Because environmental issues and policies are naturally framed as economic issues that inhibit economic development and require government expenditures, the economics tend to trump the environmental. Not only are solutions to environmental issues experienced as costs in practical terms, solutions to international, long-term issues like global warming and climate change tend to offer very little guarantees in terms of effectiveness or adherence. Most signatories countries, for example, are already failing when it comes to honoring their commitments to the 2016 Paris Climate Protection Treaty. It is because the emissions cuts required under the Paris agreement were nothing more than political commitments loosely based on what science predicts is needed to stunt the rise of Earth’s temperature.

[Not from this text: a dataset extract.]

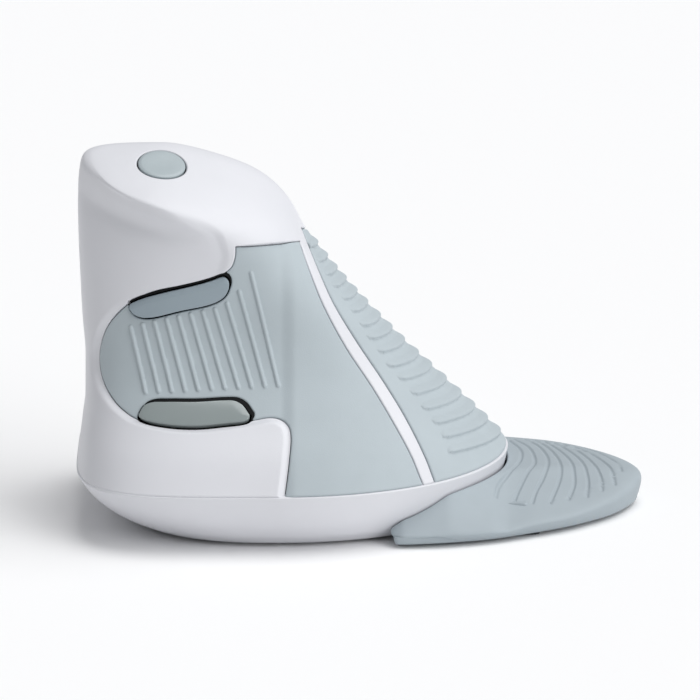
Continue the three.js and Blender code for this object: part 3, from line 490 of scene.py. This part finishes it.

Regrettably, the biggest problem with the political approach to climate change is that world leaders do not see the threat of climate change in terms of economics and technology. World political leaders have been able to identify the goal of limiting global warming through greenhouse gas emissions cuts, yet they fail to detail the technological and economic means to achieve that goal. When it costs less to pollute, industries will pollute. When it costs more to pollute, industries will try to pollute less in order to save or earn more money from their waste. This is why the regulatory approach to pollution is to fine violators, thus raising the cost of pollution. In a globalized economy, this means industries are pressured to move where the cost of polluting is less.

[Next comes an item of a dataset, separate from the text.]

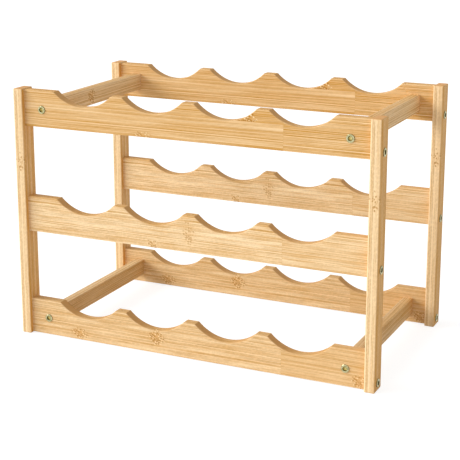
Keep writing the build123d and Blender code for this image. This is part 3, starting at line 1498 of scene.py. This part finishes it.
# ------------------------------------------------------------------------------ studio
@dataclass(frozen=True)
class Lamp:
    """A wide soft light, far away."""

    name: str  # its name
    strength: float  # how bright it is
    toward: tuple[float, float, float]  # the way from the rack to it
    spread: float = 30.0  # how wide it looks from the rack, in degrees

    def hang(self) -> None:
        """Hangs it in the studio."""
        sun = bpy.data.lights.new(self.name, "SUN")
        sun.angle = math.radians(self.spread)
        sun.energy = self.strength
        turn = Vector(self.toward).to_track_quat("Z", "Y")
        add_object(sun, self.toward).rotation_euler = turn.to_euler()


@dataclass
class Studio:
    """Plain pale floor, soft light and the camera."""

    ambient: float = 0.56  # strength of the white surroundings as light
    floor_tone: Colour = (0.8, 0.8, 0.8)  # the floor's own colour
    # the part of that colour that the camera sees, so that shadows stay pale
    seen_tone: Colour = (0.4, 0.4, 0.4)
    # what is added to the floor for the camera alone, so that it shows white
    floor_glow: float = 0.78
    # the soft lights
    lamps: tuple[Lamp, ...] = (Lamp("key", 2.1, (-0.85, -0.3, 0.5)),
                               Lamp("fill", 0.78, (-0.6, -0.75, 0.25)))
    camera_place: tuple[float, float, float] = (0.594, -1.281, 0.524)  # where the camera stands
    camera_yaw: float = 25.02  # how far it turns to the left, in degrees
    camera_pitch: float = 13.95  # how far it looks down, in degrees
    lens: float = 99.3  # its focal length in millimetres, on a sensor 36 mm wide
    # how far the picture is shifted, as a share of its width
    shift: tuple[float, float] = (0.0, -0.1)

    @staticmethod
    def seen_rays(g: Graph) -> NodeSocket:
        """Tells what is seen from what is light.

        Args:
            g: the graph to add to.

        Returns:
            1 for rays that come from the camera, a reflection or glass, and 0 for light.
        """
        rays = g.add("LightPath").outputs
        seen = g.math("MAXIMUM", rays["Is Camera Ray"], rays["Is Glossy Ray"])
        return g.math("MAXIMUM", seen, rays["Is Transmission Ray"])

    def build(self) -> None:
        """Sets up the floor, the light and the camera."""
        self.make_floor()
        self.make_surroundings()
        for lamp in self.lamps:
            lamp.hang()
        self.make_camera()

    def make_floor(self) -> None:
        """Lays a wide pale floor that shows white and keeps the rack's shadow."""
        half_width = 12.0
        bm = bmesh.new()
        bmesh.ops.create_grid(bm, x_segments=1, y_segments=1, size=half_width)
        floor = as_object(bm, "floor")
        g = Surface("pale_floor")
        seen = self.seen_rays(g)
        g.coat(Base_Color=g.mix(seen, self.floor_tone, self.seen_tone), Roughness=1.0,
               Specular_IOR_Level=0.0)
        glow = g.add("Emission", {"Color": (1.0, 1.0, 1.0),
                                  "Strength": g.math("MULTIPLY", seen, self.floor_glow)})
        both = g.add("AddShader", {0: g.shader.outputs[0], 1: glow.outputs[0]})
        g.feed(g.tree.nodes["Material Output"].inputs["Surface"], both.outputs[0])
        floor.data.materials.append(g.material)

    def make_surroundings(self) -> None:
        """Makes the world plain white to the eye, and softer as light."""
        world = bpy.data.worlds.new("white_studio")
        world.use_nodes = True
        bpy.context.scene.world = world
        g = Graph(world.node_tree)
        back = world.node_tree.nodes["Background"]
        back.inputs["Color"].default_value = (1.0, 1.0, 1.0, 1.0)
        seen = self.seen_rays(g)
        g.feed(back.inputs["Strength"], g.math("MULTIPLY_ADD", seen, 1 - self.ambient,
                                               self.ambient))

    def make_camera(self) -> None:
        """Stands the camera to the right and above, looking across the front."""
        lens = bpy.data.cameras.new("camera")
        lens.sensor_width = 36.0
        lens.lens = self.lens
        lens.shift_x, lens.shift_y = self.shift
        camera = add_object(lens, self.camera_place)
        camera.rotation_euler = (math.radians(90 - self.camera_pitch), 0.0,
                                 math.radians(self.camera_yaw))
        bpy.context.scene.camera = camera
        bpy.context.scene.view_settings.view_transform = "Standard"


# ------------------------------------------------------------------------------ boards' bamboo
RAIL_JOINT = 312.5 * MM  # where a rail's strips are joined, from its left end
UPPER_STRIP = (27.3 * MM, 1.0)  # a rail's highest strip, and anything over it

RAIL_BAMBOO = {
    Level.TOP: Bamboo(
        "rail_bamboo_top", tones=(0.65, 0.65, 0.65), tones_past_joint=(0.7, 0.72, 0.64),
        butt_joint=RAIL_JOINT, gain_past_joint=1.2, cloud=0.6, dashes=0.45,
        narrow_face_tone=0.9, seed=3.0,
        marks=(NodeMark((264.5 * MM, 31.5 * MM, 0), (18 * MM, 13 * MM, 18 * MM),
                        floor=UPPER_STRIP[0], patch=0.65, density=2.6),
               NodeMark((149 * MM, 2 * MM, 0), (12 * MM, 4 * MM, 6 * MM), 0.7)),
        shades=(Shade((268 * MM, RAIL_JOINT), UPPER_STRIP, 0.18),)),
    Level.MIDDLE: Bamboo(
        "rail_bamboo_middle", tones=(0.38, 0.27, 0.34), tones_past_joint=(0.38, 0.36, 0.36),
        butt_joint=RAIL_JOINT, depth=1.05, gain_past_joint=0.8, cloud=1.3, run=0.5, dashes=0.8,
        narrow_face_tone=0.8, seed=11.0,
        marks=(NodeMark((203 * MM, 20 * MM, 0), (10 * MM, 14 * MM, 9 * MM), 0.62, patch=0.2,
                        density=0.45),
               NodeMark((160 * MM, 4 * MM, 0), (7 * MM, 5 * MM, 6 * MM), 0.8, patch=0.2))),
    Level.BOTTOM: Bamboo(
        "rail_bamboo_bottom", tones=(0.48, 0.44, 0.44), tones_past_joint=(0.53, 0.53, 0.53),
        butt_joint=RAIL_JOINT, gain_past_joint=0.7, cloud=0.9, run=0.6, dashes=0.8,
        narrow_face_tone=0.76, lightness=0.97, seed=23.0,
        marks=(NodeMark((162 * MM, 18.5 * MM, 0), (11 * MM, 9 * MM, 8 * MM), 0.9, patch=0.4,
                        density=1.2),
               NodeMark((63 * MM, 8 * MM, 0), (12 * MM, 7 * MM, 8 * MM), 0.8, patch=0.4),
               NodeMark((399 * MM, 8 * MM, 0), (9 * MM, 7 * MM, 8 * MM), 0.8))),
}

POST_TONES = {Side.LEFT: (0.66, 0.34, 0.56, 0.28, 0.58, 0.4), Side.RIGHT: (0.75, 0.5, 0.68)}
POST_BAMBOO = {
    side: Bamboo(
        f"post_bamboo_{side.word}", strips=len(tones), plies=4, tones=tones, skin_tone=0.5,
        narrow_face_tone=0.22, narrow_face_light=0.95, lightness=1.05, depth=0.75, cloud=0.3,
        run=0.6, dashes=1.3, seed=41.0,
        marks=(NodeMark((203 * MM, 0, 5 * MM), (12 * MM, 6 * MM, 10 * MM), 0.7, patch=0.1,
                        density=0.36),))
    for side, tones in POST_TONES.items()}

# each bar's own tone, that of its narrow faces, and its lightness
BAR_TONES = {
    (Level.TOP, Side.LEFT): (0.45, 0.8, 0.94), (Level.TOP, Side.RIGHT): (0.42, 0.75, 0.98),
    (Level.BOTTOM, Side.LEFT): (0.75, 0.42, 0.93), (Level.BOTTOM, Side.RIGHT): (0.72, 0.65, 0.96)}
BAR_BAMBOO = {
    (level, side): Bamboo(
        f"bar_bamboo_{level.value}_{side.word}", strips=2, tones=(tone, tone), cloud=0.6,
        dashes=0.6, narrow_face_tone=upper, lightness=light, seed=61.0 + 7 * number,
        marks=(NodeMark((86 * MM, 11 * MM, 11.5 * MM), (10 * MM, 9 * MM, 9 * MM), patch=0.4,
                        density=1.2),)
        if side is Side.LEFT and level is Level.TOP else ())
    for number, ((level, side), (tone, upper, light)) in enumerate(BAR_TONES.items())
}


def main() -> None:
    """Builds the rack's looks and the studio around the frame."""
    logging.basicConfig(level=logging.INFO, format="%(name)s %(message)s")
    effects = Effects()
    joinery = Joinery()
    for face in Face:
        pieces = LadderFrame(face, effects, joinery).build()
        log.info("%s frame: %d boards", face.word, len(pieces))
    CrossBars(effects, joinery).build()
    Screws(joinery.fixings).build(Zinc())
    Dowels(joinery.fixings).build(Birch().material(effects))
    Studio().build()


if __name__ == "__main__":
    main()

In other words, there are no economic incentives for nations to reduce their pollution and even less for them to subsidize poorer countries. The effects of climate change will disproportionately cost geographically vulnerable, poorer, and more densely populated nations the most; whereas, preventing climate change will disproportionately cost wealthy nations more under the current Climate Protection Treaty. Not only will wealthier nations have to commit to larger reductions than poorer and less developed nations, they will also be required to compensate underdeveloped countries, so they can address the costs of climate change. It is reasonable and understandable why poor and developing nations want the already rich developed world to pay for climate change. Developed countries benefited the most from pollution by building their economies at the expense of everyone.
Should they embrace the same costs and restrictions without proper compensation as developed nations, third world countries will either fail to blossom into first world countries or make richer nations even richer as they develop into relatively weaker economic powers. In other words, they want the same opportunity to prosper as the developed world did. This view is, however, illogical and counterproductive as rich country have no direct incentive to spend money on the needs of poorer countries. Even if the tax dollars of developed nations are not siphoned off by corrupt and incompetent leaders of underdeveloped countries, recipient nations will struggle to compensate for climate change as money alone does not solve problems.
If subsidies are restricted to efforts that address climate change, they would be a huge boon for transinternational corporations in need of buyers for the “green technology” they develop. In essence, this would allow big businesses to funnel taxpayer dollars through underdeveloped nations into their pockets, which would circumvent the needs of the impoverished and create new opportunities for waste, abuse, and fraud. At best, recipients of climate change funds will use what money they get to help develop their economies. This will, in turn, likely just create new sources of greenhouse gases. For many impoverished nations, however, the monies will be used to provide their Peoples with famine aid.
Unfortunately, foreign dollars will only subsidize the entrenched and increased needs of the impoverished, yet fail to solve underlying economic problems. Subsidizing governments of underdeveloped nations may even perpetuate poverty by denying individuals and small startups the cost-cutting measure that is polluting. On the other hand, developed countries would be wise to follow the example of underdeveloped countries. Instead of looking at efforts to address global warming and climate change as a political commitment to the environment, they should treat climate change as an economic opportunity. World leaders must move beyond diplomatic commitments and punitive measures that impose costs onto businesses. In other words, world leaders should be exploring ways to help cultivate new technologies that can reduce energy use and propagate cheap, clean energy to transform wastes like air pollution into profitable industries.
With that in mind, world leaders and activists who want to address issues like climate change need to approach such problems the way an American would. It is easy to be especially critical of Donald Trump as a leader due to his provocative ways and unorthodox political persona. It is, however, important to recognize even Trump can be reasoned with, if he is presented with a business argument. Emissions cuts are goals. They are not a plan. A businessman needs a plan. The only plan that can have any impact is a plan that involves the development of environmentally friendly technology. For government, which does not create industries, this means outlining very specific actions, policies, and funding objectives that can help the world meet the goal of emissions cuts. It means identifying what kinds of technologies are needed to reduce emissions and how to propagate that technology.